(TASK DETAILS)
Write out, precisely and in full, each line of the material.

(DATA EXTRACT)

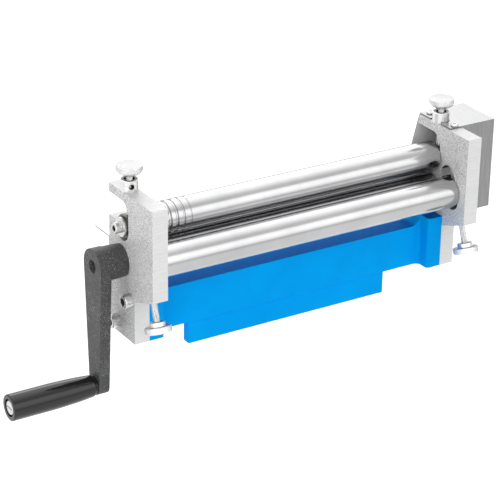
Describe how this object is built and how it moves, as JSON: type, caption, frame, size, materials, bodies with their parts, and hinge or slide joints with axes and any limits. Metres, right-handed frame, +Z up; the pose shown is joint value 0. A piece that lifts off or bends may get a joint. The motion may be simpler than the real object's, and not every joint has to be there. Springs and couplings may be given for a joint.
{
  "type": "slip roll machine",
  "caption": "Hand-cranked slip roll: pinch rollers and a bending roller between side plates on a cast base with a vice tongue, thumb screws, gear cover and crank.",
  "frame": {"origin": "on the foot of the tongue that a bench vice holds, midway between the side plates and below the plane of the two pinch rollers", "axes": "+X along the rollers towards the gear cover, +Y to the rear, where the sheet is fed in, +Z up"},
  "size_m": [0.5034, 0.1135, 0.2177],
  "materials": {
    "plate_steel": "blasted, satin",
    "blue_paint": "smooth gloss paint",
    "bolt_steel": "zinc plated",
    "ground_steel": "ground and polished",
    "bronze": "sintered, oiled",
    "cover_sheet": "satin sheet",
    "tray_sheet": "satin sheet",
    "gear_steel": "machined",
    "crank_iron": "dark grey hammered paint",
    "black_screw": "blackened",
    "grip_plastic": "gloss black",
    "zinc_plate": "bright zinc plated"
  },
  "bodies": {
    "frame": {"left_side_plate": "plate_steel", "right_side_plate": "plate_steel", "base_casting": "blue_paint", "left_plate_bolts": "bolt_steel", "right_plate_bolts": "bolt_steel", "left_drive_bush": "bronze", "right_drive_bush": "bronze", "gear_cover": "cover_sheet", "gear_cover_screws": "bolt_steel", "feed_tray": "tray_sheet", "feed_tray_screws": "bolt_steel"},
    "upper_bearings": {"left_upper_bush": "bronze", "right_upper_bush": "bronze"},
    "upper_roll": {"upper_roller": "ground_steel", "upper_end_washer": "bolt_steel", "upper_end_screw": "bolt_steel", "upper_gear": "gear_steel", "upper_gear_key": "gear_steel", "upper_gear_washer": "bolt_steel", "upper_gear_screw": "bolt_steel"},
    "drive_roll": {"drive_roller": "ground_steel", "drive_gear": "gear_steel", "drive_gear_key": "gear_steel", "drive_gear_washer": "bolt_steel", "drive_gear_screw": "bolt_steel", "crank_washer": "bolt_steel", "crank_arm": "crank_iron", "crank_set_screw": "black_screw", "grip_bolt": "bolt_steel", "grip_washer": "grip_plastic"},
    "grip": {"crank_grip": "grip_plastic"},
    "bending_bearings": {"left_bending_bush": "bronze", "right_bending_bush": "bronze"},
    "bending_roll": {"bending_roller": "ground_steel"},
    "left_top_adjuster": {"left_top_screw": "zinc_plate", "left_top_knob": "zinc_plate"},
    "right_top_adjuster": {"right_top_screw": "zinc_plate", "right_top_knob": "zinc_plate"},
    "left_collar": {"left_lock_collar": "zinc_plate"},
    "right_collar": {"right_lock_collar": "zinc_plate"},
    "left_low_adjuster": {"left_low_screw": "zinc_plate", "left_low_knob": "zinc_plate"},
    "right_low_adjuster": {"right_low_screw": "zinc_plate", "right_low_knob": "zinc_plate"}
  },
  "joints": [
    {"name": "drive_spin", "type": "hinge", "parent": "frame", "child": "drive_roll", "pos_m": [0, 0, 0.098], "axis": [1, 0, 0], "continuous": true},
    {"name": "grip_spin", "type": "hinge", "parent": "drive_roll", "child": "grip", "pos_m": [-0.2484, 0, -0.019], "axis": [1, 0, 0], "continuous": true},
    {"name": "pinch_adjust", "type": "slide", "parent": "frame", "child": "upper_bearings", "axis": [0, 0, 1], "range_m": [-0.0012, 0.0015]},
    {"name": "upper_spin", "type": "hinge", "parent": "upper_bearings", "child": "upper_roll", "pos_m": [0, 0, 0.1295], "axis": [1, 0, 0], "continuous": true},
    {"name": "left_top_screw_turn", "type": "hinge", "parent": "upper_bearings", "child": "left_top_adjuster", "pos_m": [-0.1675, 0, 0.163], "axis": [0, 0, 1], "range_deg": [-440, 550]},
    {"name": "right_top_screw_turn", "type": "hinge", "parent": "upper_bearings", "child": "right_top_adjuster", "pos_m": [0.1675, 0, 0.163], "axis": [0, 0, 1], "range_deg": [-440, 550]},
    {"name": "left_collar_turn", "type": "hinge", "parent": "frame", "child": "left_collar", "pos_m": [-0.1675, 0, 0.163], "axis": [0, 0, 1], "range_deg": [0, 90]},
    {"name": "right_collar_turn", "type": "hinge", "parent": "frame", "child": "right_collar", "pos_m": [0.1675, 0, 0.163], "axis": [0, 0, 1], "range_deg": [0, 90]},
    {"name": "bend_adjust", "type": "slide", "parent": "frame", "child": "bending_bearings", "axis": [0, 0.342, 0.9397], "range_m": [-0.006, 0.011]},
    {"name": "bending_spin", "type": "hinge", "parent": "bending_bearings", "child": "bending_roll", "pos_m": [0, -0.0305, 0.1035], "axis": [1, 0, 0], "continuous": true},
    {"name": "left_low_screw_turn", "type": "hinge", "parent": "bending_bearings", "child": "left_low_adjuster", "pos_m": [-0.1675, -0.0305, 0.1035], "axis": [0, 0.342, 0.9397], "range_deg": [-2200, 4000]},
    {"name": "right_low_screw_turn", "type": "hinge", "parent": "bending_bearings", "child": "right_low_adjuster", "pos_m": [0.1675, -0.0305, 0.1035], "axis": [0, 0.342, 0.9397], "range_deg": [-2200, 4000]}
  ],
  "couplings": [
    {"joint": "upper_spin", "follows": "drive_spin", "ratio": -1},
    {"joint": "left_top_screw_turn", "follows": "pinch_adjust", "rad_per_m": 6283.2},
    {"joint": "right_top_screw_turn", "follows": "pinch_adjust", "rad_per_m": 6283.2},
    {"joint": "left_low_screw_turn", "follows": "bend_adjust", "rad_per_m": 6283.2},
    {"joint": "right_low_screw_turn", "follows": "bend_adjust", "rad_per_m": 6283.2}
  ]
}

(ANSWER TO THIS PROBLEM)
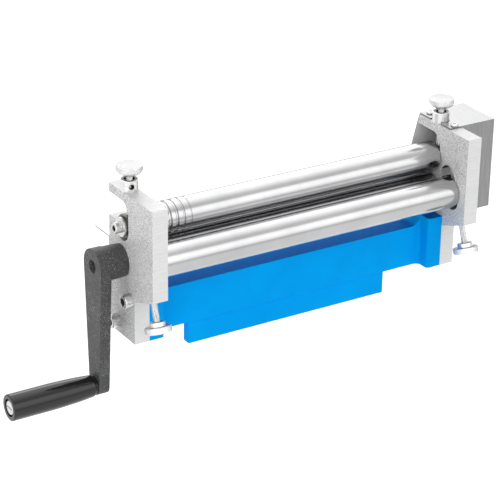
Describe how this object is built and how it moves, as JSON: type, caption, frame, size, materials, bodies with their parts, and hinge or slide joints with axes and any limits. Metres, right-handed frame, +Z up; the pose shown is joint value 0. A piece that lifts off or bends may get a joint. The motion may be simpler than the real object's, and not every joint has to be there. Springs and couplings may be given for a joint.
{
  "type": "slip roll machine",
  "caption": "Hand-cranked slip roll: pinch rollers and a bending roller between side plates on a cast base with a vice tongue, thumb screws, gear cover and crank.",
  "frame": {"origin": "on the foot of the tongue that a bench vice holds, midway between the side plates and below the plane of the two pinch rollers", "axes": "+X along the rollers towards the gear cover, +Y to the rear, where the sheet is fed in, +Z up"},
  "size_m": [0.5034, 0.1135, 0.2177],
  "materials": {
    "plate_steel": "blasted, satin",
    "blue_paint": "smooth gloss paint",
    "bolt_steel": "zinc plated",
    "ground_steel": "ground and polished",
    "bronze": "sintered, oiled",
    "cover_sheet": "satin sheet",
    "tray_sheet": "satin sheet",
    "gear_steel": "machined",
    "crank_iron": "dark grey hammered paint",
    "black_screw": "blackened",
    "grip_plastic": "gloss black",
    "zinc_plate": "bright zinc plated"
  },
  "bodies": {
    "frame": {"left_side_plate": "plate_steel", "right_side_plate": "plate_steel", "base_casting": "blue_paint", "left_plate_bolts": "bolt_steel", "right_plate_bolts": "bolt_steel", "left_drive_bush": "bronze", "right_drive_bush": "bronze", "gear_cover": "cover_sheet", "gear_cover_screws": "bolt_steel", "feed_tray": "tray_sheet", "feed_tray_screws": "bolt_steel"},
    "upper_bearings": {"left_upper_bush": "bronze", "right_upper_bush": "bronze"},
    "upper_roll": {"upper_roller": "ground_steel", "upper_end_washer": "bolt_steel", "upper_end_screw": "bolt_steel", "upper_gear": "gear_steel", "upper_gear_key": "gear_steel", "upper_gear_washer": "bolt_steel", "upper_gear_screw": "bolt_steel"},
    "drive_roll": {"drive_roller": "ground_steel", "drive_gear": "gear_steel", "drive_gear_key": "gear_steel", "drive_gear_washer": "bolt_steel", "drive_gear_screw": "bolt_steel", "crank_washer": "bolt_steel", "crank_arm": "crank_iron", "crank_set_screw": "black_screw", "grip_bolt": "bolt_steel", "grip_washer": "grip_plastic"},
    "grip": {"crank_grip": "grip_plastic"},
    "bending_bearings": {"left_bending_bush": "bronze", "right_bending_bush": "bronze"},
    "bending_roll": {"bending_roller": "ground_steel"},
    "left_top_adjuster": {"left_top_screw": "zinc_plate", "left_top_knob": "zinc_plate"},
    "right_top_adjuster": {"right_top_screw": "zinc_plate", "right_top_knob": "zinc_plate"},
    "left_collar": {"left_lock_collar": "zinc_plate"},
    "right_collar": {"right_lock_collar": "zinc_plate"},
    "left_low_adjuster": {"left_low_screw": "zinc_plate", "left_low_knob": "zinc_plate"},
    "right_low_adjuster": {"right_low_screw": "zinc_plate", "right_low_knob": "zinc_plate"}
  },
  "joints": [
    {"name": "drive_spin", "type": "hinge", "parent": "frame", "child": "drive_roll", "pos_m": [0, 0, 0.098], "axis": [1, 0, 0], "continuous": true},
    {"name": "grip_spin", "type": "hinge", "parent": "drive_roll", "child": "grip", "pos_m": [-0.2484, 0, -0.019], "axis": [1, 0, 0], "continuous": true},
    {"name": "pinch_adjust", "type": "slide", "parent": "frame", "child": "upper_bearings", "axis": [0, 0, 1], "range_m": [-0.0012, 0.0015]},
    {"name": "upper_spin", "type": "hinge", "parent": "upper_bearings", "child": "upper_roll", "pos_m": [0, 0, 0.1295], "axis": [1, 0, 0], "continuous": true},
    {"name": "left_top_screw_turn", "type": "hinge", "parent": "upper_bearings", "child": "left_top_adjuster", "pos_m": [-0.1675, 0, 0.163], "axis": [0, 0, 1], "range_deg": [-440, 550]},
    {"name": "right_top_screw_turn", "type": "hinge", "parent": "upper_bearings", "child": "right_top_adjuster", "pos_m": [0.1675, 0, 0.163], "axis": [0, 0, 1], "range_deg": [-440, 550]},
    {"name": "left_collar_turn", "type": "hinge", "parent": "frame", "child": "left_collar", "pos_m": [-0.1675, 0, 0.163], "axis": [0, 0, 1], "range_deg": [0, 90]},
    {"name": "right_collar_turn", "type": "hinge", "parent": "frame", "child": "right_collar", "pos_m": [0.1675, 0, 0.163], "axis": [0, 0, 1], "range_deg": [0, 90]},
    {"name": "bend_adjust", "type": "slide", "parent": "frame", "child": "bending_bearings", "axis": [0, 0.342, 0.9397], "range_m": [-0.006, 0.011]},
    {"name": "bending_spin", "type": "hinge", "parent": "bending_bearings", "child": "bending_roll", "pos_m": [0, -0.0305, 0.1035], "axis": [1, 0, 0], "continuous": true},
    {"name": "left_low_screw_turn", "type": "hinge", "parent": "bending_bearings", "child": "left_low_adjuster", "pos_m": [-0.1675, -0.0305, 0.1035], "axis": [0, 0.342, 0.9397], "range_deg": [-2200, 4000]},
    {"name": "right_low_screw_turn", "type": "hinge", "parent": "bending_bearings", "child": "right_low_adjuster", "pos_m": [0.1675, -0.0305, 0.1035], "axis": [0, 0.342, 0.9397], "range_deg": [-2200, 4000]}
  ],
  "couplings": [
    {"joint": "upper_spin", "follows": "drive_spin", "ratio": -1},
    {"joint": "left_top_screw_turn", "follows": "pinch_adjust", "rad_per_m": 6283.2},
    {"joint": "right_top_screw_turn", "follows": "pinch_adjust", "rad_per_m": 6283.2},
    {"joint": "left_low_screw_turn", "follows": "bend_adjust", "rad_per_m": 6283.2},
    {"joint": "right_low_screw_turn", "follows": "bend_adjust", "rad_per_m": 6283.2}
  ]
}